Boyden commented on the popularity of tutors for musical amateurs, in particular, violin tutors which became extremely popular beginning in the seventeenth century:
The first violin tutors were essentially 'do-it-yourself' books. Often regarded as a modern phenomenon, such books flourished during the seventeenth and eighteenth centuries not only in music but in many other fields as well, and they furnish a vivid social commentary on the times.... Perhaps more important, the appearance and continuing publication of these elementary manuals show that the violin had ceased to be the sole property and concern of professional violinists and that it had begun to appeal to a far broader social group among players.[32]
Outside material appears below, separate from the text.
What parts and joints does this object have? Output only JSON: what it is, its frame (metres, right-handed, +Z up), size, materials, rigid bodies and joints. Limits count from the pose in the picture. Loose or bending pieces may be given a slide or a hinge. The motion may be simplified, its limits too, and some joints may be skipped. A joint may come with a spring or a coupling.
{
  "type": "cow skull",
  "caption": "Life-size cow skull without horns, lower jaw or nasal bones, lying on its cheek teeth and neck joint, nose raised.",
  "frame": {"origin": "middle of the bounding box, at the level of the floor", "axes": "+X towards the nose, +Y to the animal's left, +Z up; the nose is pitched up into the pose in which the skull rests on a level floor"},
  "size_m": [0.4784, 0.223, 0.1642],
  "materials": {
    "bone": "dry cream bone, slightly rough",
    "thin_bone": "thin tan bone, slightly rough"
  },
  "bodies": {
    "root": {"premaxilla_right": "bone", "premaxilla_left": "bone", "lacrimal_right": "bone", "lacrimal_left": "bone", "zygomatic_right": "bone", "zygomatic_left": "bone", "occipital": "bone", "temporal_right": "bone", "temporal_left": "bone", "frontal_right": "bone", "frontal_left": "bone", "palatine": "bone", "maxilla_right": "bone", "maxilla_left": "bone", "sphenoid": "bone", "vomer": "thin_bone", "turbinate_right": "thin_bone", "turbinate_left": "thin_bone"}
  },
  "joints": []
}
Towards the end of the seventeenth century and the beginning of the eighteenth century, numerous self-instruction books were published for stringed instruments, particularly the violin. These violin tutors were designed for amateurs, not professional violinists. Between 1658 and 1731, over thirty amateur violin instruction books were published. [33] A sampling of these early publications include John Lenton's The Gentleman's Diversion (1693); John Playford's A Brief Introduction to the Skill of Musick (the 1658 second edition contained a section entitled “Playing on the Treble Violin”); Nolens Volens or You shall learn to Play on the Violin whether you will or no (1695, author anonymous); The Self-Instructor on the Violin (1695, author anonymous); Peter Prelleur’s The Modern Musick-Master (1731); Robert Crome’s The Fiddle New Model’d (1741) for violin, and his cello tutor The Compleat Tutor for the Violoncello (c.1763-1776). Notable features of tutors written by composers such as Crome and Prelleur, were illustrations of the violin fingerboard to assist beginning violinists in knowing where to place their fingers (Crome also included a cello fingerboard illustration in his violoncello tutor). Music historian Robin Stowell asserted that these early violin tutors enhanced the status of playing the violin: “These publications served a valuable purpose in helping the violin rapidly to gain social respectability in competition with the viol.” [34]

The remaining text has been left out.